_Task prompt_: Where a line contains the string "before", copy that line.

_Material shown_:
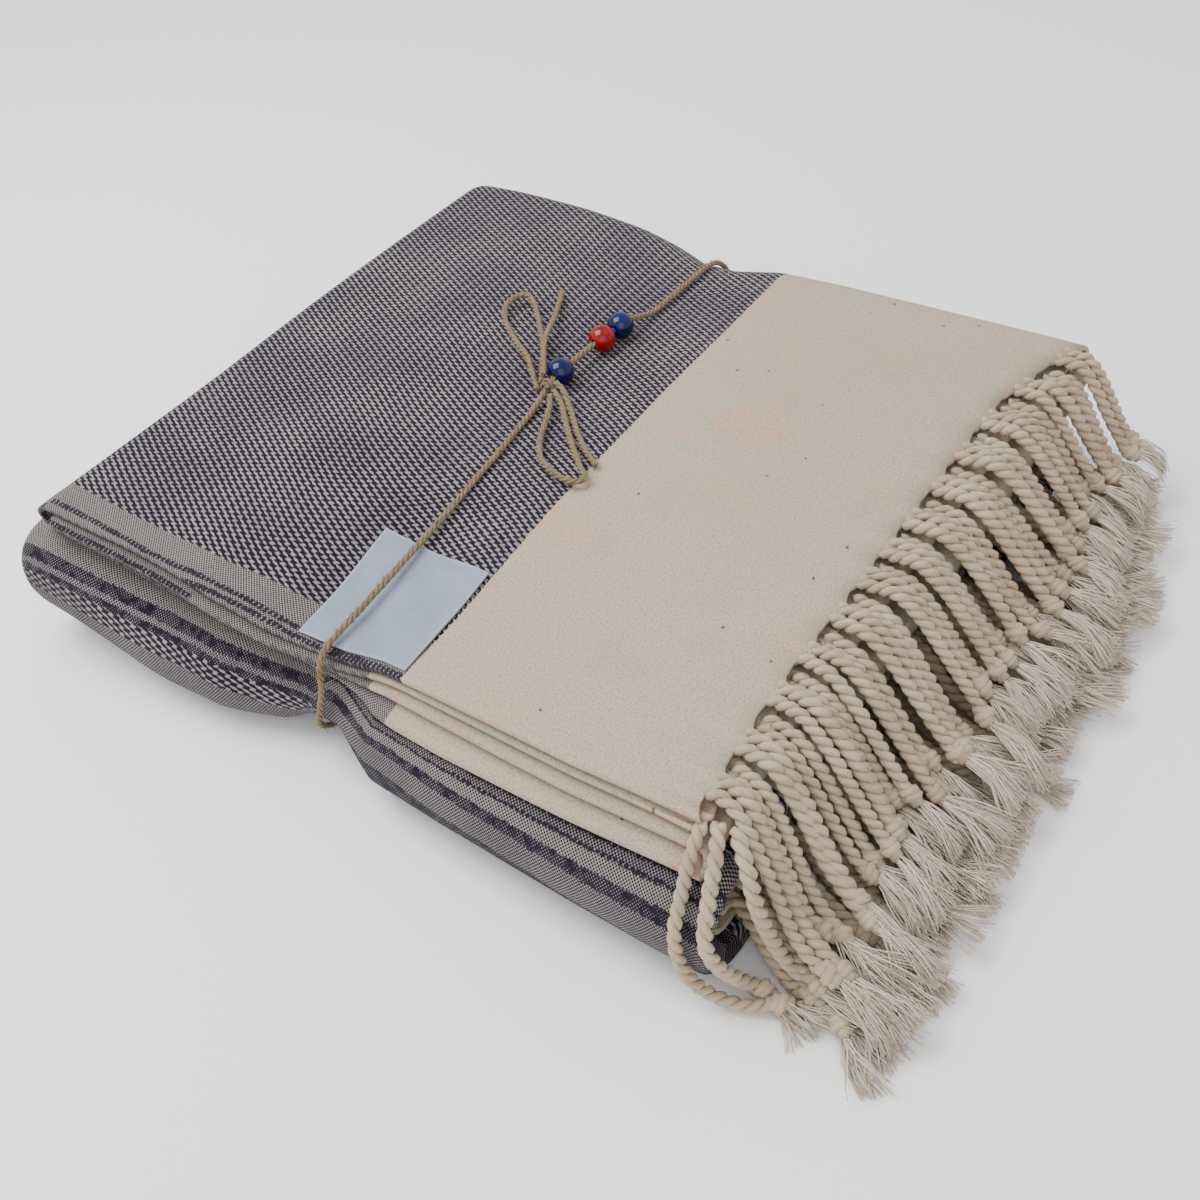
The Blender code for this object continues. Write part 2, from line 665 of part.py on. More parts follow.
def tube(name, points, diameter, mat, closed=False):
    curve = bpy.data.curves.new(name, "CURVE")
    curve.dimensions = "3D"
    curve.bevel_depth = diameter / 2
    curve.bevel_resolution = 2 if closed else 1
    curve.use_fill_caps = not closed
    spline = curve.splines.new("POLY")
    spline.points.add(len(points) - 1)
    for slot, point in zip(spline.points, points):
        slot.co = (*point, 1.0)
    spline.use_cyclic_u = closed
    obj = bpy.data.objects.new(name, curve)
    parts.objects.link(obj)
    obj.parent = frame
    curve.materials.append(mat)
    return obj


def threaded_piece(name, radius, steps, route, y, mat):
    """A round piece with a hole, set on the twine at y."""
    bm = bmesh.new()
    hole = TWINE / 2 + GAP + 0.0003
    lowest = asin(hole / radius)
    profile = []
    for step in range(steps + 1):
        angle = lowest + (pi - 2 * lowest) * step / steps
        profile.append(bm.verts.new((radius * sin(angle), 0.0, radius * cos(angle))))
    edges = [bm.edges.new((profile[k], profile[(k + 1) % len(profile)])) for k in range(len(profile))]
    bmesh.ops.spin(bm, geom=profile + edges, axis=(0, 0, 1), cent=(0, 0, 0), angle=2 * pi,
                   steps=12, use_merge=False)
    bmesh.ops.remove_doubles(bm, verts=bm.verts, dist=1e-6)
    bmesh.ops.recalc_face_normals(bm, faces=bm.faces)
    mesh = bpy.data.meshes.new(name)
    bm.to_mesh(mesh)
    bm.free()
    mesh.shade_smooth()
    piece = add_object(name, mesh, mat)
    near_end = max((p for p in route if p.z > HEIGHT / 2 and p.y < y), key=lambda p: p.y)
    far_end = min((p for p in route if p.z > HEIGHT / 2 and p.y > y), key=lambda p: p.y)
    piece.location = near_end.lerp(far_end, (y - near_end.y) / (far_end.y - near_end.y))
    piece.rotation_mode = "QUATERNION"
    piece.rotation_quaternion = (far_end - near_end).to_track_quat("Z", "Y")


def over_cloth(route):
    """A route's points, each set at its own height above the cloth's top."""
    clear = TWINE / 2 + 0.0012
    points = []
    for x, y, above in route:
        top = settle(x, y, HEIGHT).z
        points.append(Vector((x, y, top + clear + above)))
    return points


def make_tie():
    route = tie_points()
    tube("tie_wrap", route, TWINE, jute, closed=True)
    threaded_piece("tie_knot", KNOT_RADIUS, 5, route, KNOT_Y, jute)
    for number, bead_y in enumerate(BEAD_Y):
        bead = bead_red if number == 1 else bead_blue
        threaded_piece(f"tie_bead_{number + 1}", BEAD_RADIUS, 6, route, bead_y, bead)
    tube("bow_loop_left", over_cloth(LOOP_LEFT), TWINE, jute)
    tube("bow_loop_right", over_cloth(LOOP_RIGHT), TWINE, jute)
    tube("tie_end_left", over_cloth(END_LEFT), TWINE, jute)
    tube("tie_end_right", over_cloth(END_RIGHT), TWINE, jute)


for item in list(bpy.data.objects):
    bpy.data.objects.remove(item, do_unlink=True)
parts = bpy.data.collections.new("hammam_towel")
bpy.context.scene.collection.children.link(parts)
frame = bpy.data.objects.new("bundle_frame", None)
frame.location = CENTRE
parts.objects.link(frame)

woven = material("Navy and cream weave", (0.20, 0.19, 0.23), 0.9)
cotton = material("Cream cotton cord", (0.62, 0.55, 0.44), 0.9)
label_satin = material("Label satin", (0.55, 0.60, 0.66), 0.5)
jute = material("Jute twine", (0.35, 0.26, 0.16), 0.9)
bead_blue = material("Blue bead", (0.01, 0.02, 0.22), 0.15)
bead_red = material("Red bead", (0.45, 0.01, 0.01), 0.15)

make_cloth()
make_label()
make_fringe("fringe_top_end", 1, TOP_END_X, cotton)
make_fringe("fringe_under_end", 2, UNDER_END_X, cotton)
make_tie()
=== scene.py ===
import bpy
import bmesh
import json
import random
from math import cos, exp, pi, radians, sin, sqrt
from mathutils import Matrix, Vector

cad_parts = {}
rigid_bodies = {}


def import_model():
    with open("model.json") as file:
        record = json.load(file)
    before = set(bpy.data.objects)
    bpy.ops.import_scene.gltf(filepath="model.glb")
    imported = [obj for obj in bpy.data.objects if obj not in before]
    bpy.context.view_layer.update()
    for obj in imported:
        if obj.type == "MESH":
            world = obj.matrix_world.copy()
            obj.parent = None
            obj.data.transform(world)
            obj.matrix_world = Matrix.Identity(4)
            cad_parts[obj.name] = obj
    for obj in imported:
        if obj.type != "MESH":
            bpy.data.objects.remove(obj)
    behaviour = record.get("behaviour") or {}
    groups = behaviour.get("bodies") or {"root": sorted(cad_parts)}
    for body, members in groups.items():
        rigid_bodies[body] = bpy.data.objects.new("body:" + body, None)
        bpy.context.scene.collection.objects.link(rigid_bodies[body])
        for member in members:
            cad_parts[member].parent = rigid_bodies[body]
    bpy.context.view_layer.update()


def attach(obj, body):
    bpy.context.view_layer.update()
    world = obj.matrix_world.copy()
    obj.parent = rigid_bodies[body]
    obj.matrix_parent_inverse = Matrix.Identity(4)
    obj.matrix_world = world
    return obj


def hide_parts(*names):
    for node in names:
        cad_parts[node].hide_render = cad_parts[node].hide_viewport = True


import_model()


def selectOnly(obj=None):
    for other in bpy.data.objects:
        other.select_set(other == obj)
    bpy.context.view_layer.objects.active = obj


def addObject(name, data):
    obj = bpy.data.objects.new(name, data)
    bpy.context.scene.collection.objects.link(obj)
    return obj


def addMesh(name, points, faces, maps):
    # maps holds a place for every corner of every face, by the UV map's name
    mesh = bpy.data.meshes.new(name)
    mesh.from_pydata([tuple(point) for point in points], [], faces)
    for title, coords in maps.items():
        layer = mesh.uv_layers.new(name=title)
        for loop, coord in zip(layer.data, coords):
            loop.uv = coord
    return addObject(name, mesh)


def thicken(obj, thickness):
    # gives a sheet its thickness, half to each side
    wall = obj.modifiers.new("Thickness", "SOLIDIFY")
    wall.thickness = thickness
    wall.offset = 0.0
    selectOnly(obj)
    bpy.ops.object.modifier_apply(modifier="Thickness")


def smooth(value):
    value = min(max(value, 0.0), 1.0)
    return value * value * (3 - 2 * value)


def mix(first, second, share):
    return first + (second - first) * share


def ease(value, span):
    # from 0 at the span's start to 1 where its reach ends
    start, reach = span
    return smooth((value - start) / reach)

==

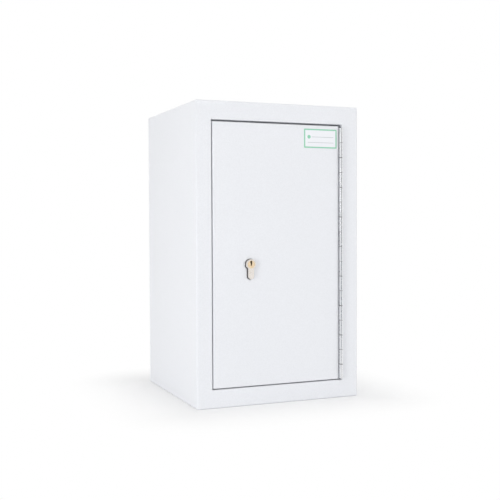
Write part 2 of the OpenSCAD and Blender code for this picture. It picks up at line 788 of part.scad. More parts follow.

_Result of this task_:
    before = set(bpy.data.objects)
    imported = [obj for obj in bpy.data.objects if obj not in before]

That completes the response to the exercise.